Mortgage rates increased for the third week in a row, creating a new upward trend away from the historical lows witnessed this year, Freddie Mac’s Primary Mortgage Market Survey found.
However, average fixed mortgage rates are still near three-year lows.
Recent statements by the Fed appear to have persuaded the market that a rate hike may come sooner than later. However, U.S. stock futures, Treasury yields and the dollar fell Friday 3rd June 2016 after the U.S. jobs report showed U.S. companies slowed their hiring drastically in May, throwing the possibility of a Fed rate increase in the next few months into question. So there is a possibility for the mortgage rates to remain at this level or decrease further!

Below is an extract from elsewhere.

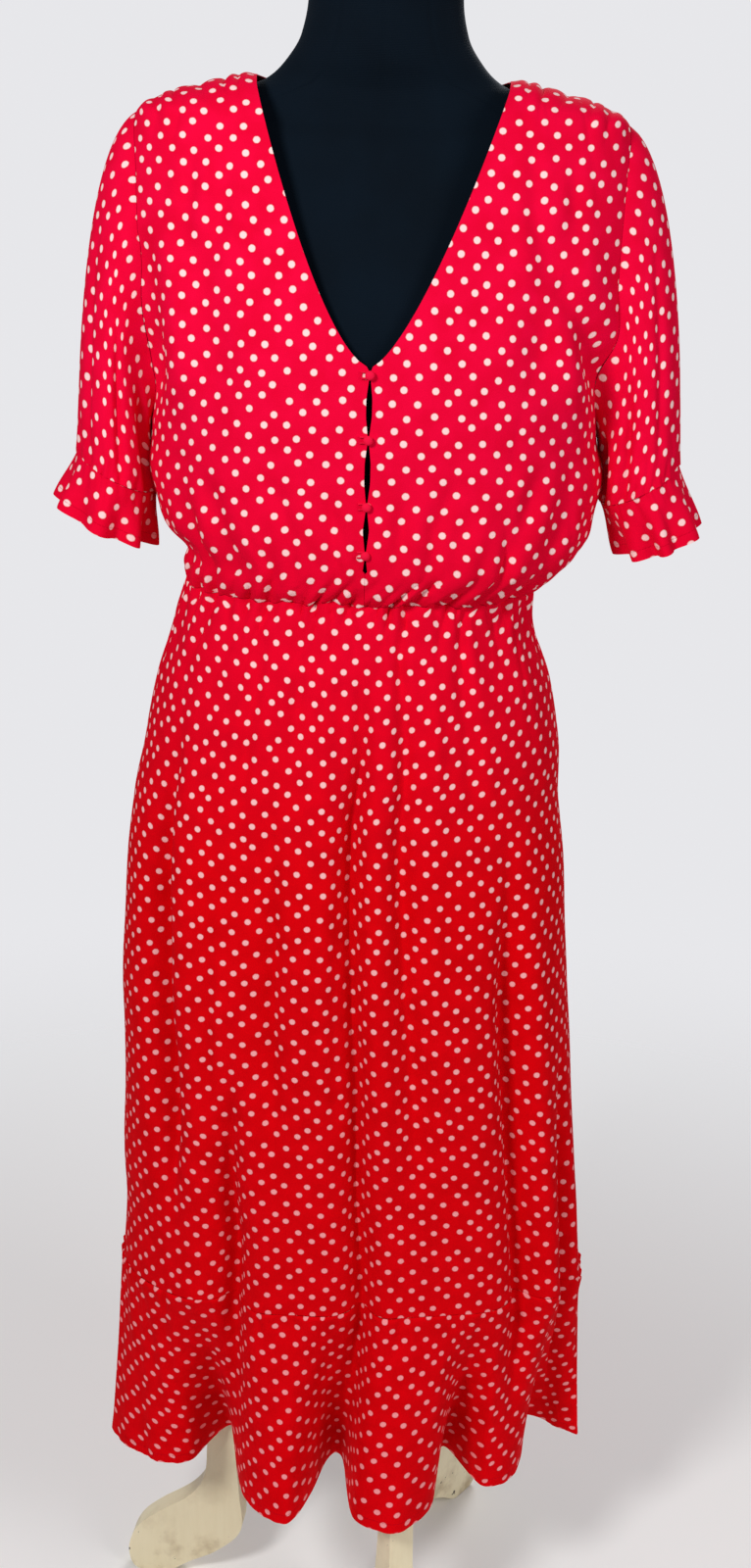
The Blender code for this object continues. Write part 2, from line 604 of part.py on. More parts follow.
def buttons_and_loops(look):
    """Covered buttons on the wearer's left front, each in a fabric loop from the right front."""
    for number, z in enumerate(BUTTON_Z):
        angle = angle_at(SLIT_X, z)
        out = outward(lambda a, h: section(BODICE, a, h), angle, z, 0)
        base = section(BODICE, angle, z) + out * BUTTON_LIFT
        lean = np.arctan2(out[2], -out[1])
        tilt = (pi / 2 - lean, 0, 0)
        head = tuple((wide * BUTTON_R, high * BUTTON_H) for wide, high in BUTTON_SHAPE)
        shank = ((0, 0), (SHANK_R, 0), (SHANK_R, SHANK_TOP * BUTTON_H))
        profile = shank + head + ((0, BUTTON_H),)
        turned("button_%d" % (number + 1), profile, BUTTON_SIDES, Vector(base), tilt, look)
        bend, reach = LOOP_BEND, LOOP_REACH
        line = bpy.data.curves.new("loop_%d" % (number + 1), "CURVE")
        line.dimensions = "3D"
        line.bevel_depth = LOOP_WIRE
        line.bevel_resolution = 1
        line.use_fill_caps = True
        path = [(-reach, bend)] + [(bend * sin(pi * k / 6), bend * cos(pi * k / 6)) for k in range(7)]
        path.append((-reach, -bend))
        spline = line.splines.new("POLY")
        spline.points.add(len(path) - 1)
        for spot, (x, y) in zip(spline.points, path):
            spot.co = (x, y, LOOP_WIRE, 1)
        line.materials.append(look)
        loop = bpy.data.objects.new("loop_%d" % (number + 1), line)
        loop.location = Vector(base)
        loop.rotation_euler = tilt
        bpy.context.scene.collection.objects.link(loop)


def dress_form(look):
    """The padded torso with its neck, in one closed loft."""
    points = []
    for z in FORM["z"]:
        for k in range(FORM_SIDES):
            turn = 2 * pi * k / FORM_SIDES
            depth = read(FORM, "front" if cos(turn) > 0 else "back", z)
            points.append((read(FORM, "half", z) * sin(turn), -depth * cos(turn), z))
    rings = len(FORM["z"])
    faces = []
    for r in range(rings - 1):
        for k in range(FORM_SIDES):
            a, b = r * FORM_SIDES + k, r * FORM_SIDES + (k + 1) % FORM_SIDES
            faces.append((a, b, b + FORM_SIDES, a + FORM_SIDES))
    faces.append(tuple(range(FORM_SIDES)))
    faces.append(tuple((rings - 1) * FORM_SIDES + k for k in range(FORM_SIDES)))
    return body("form_torso", faces, points, look)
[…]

The 30-year fixed-rate mortgage averaged 3.66% for the week ending June 2, 2016, up from last week when it averaged 3.64%. A year ago at this time, the 30-year FRM averaged 3.87%.
Similarly, the 15-year FRM this week averaged 2.92%, increasing from last week when it averaged 2.89%. In 2015, the 15-year FRM averaged 3.08%.
The 5-year Treasury-indexed hybrid adjustable-rate mortgage averaged 2.88% this week, growing slightly from last week’s average of 2.87%. A year ago, the 5-year ARM averaged 2.96%.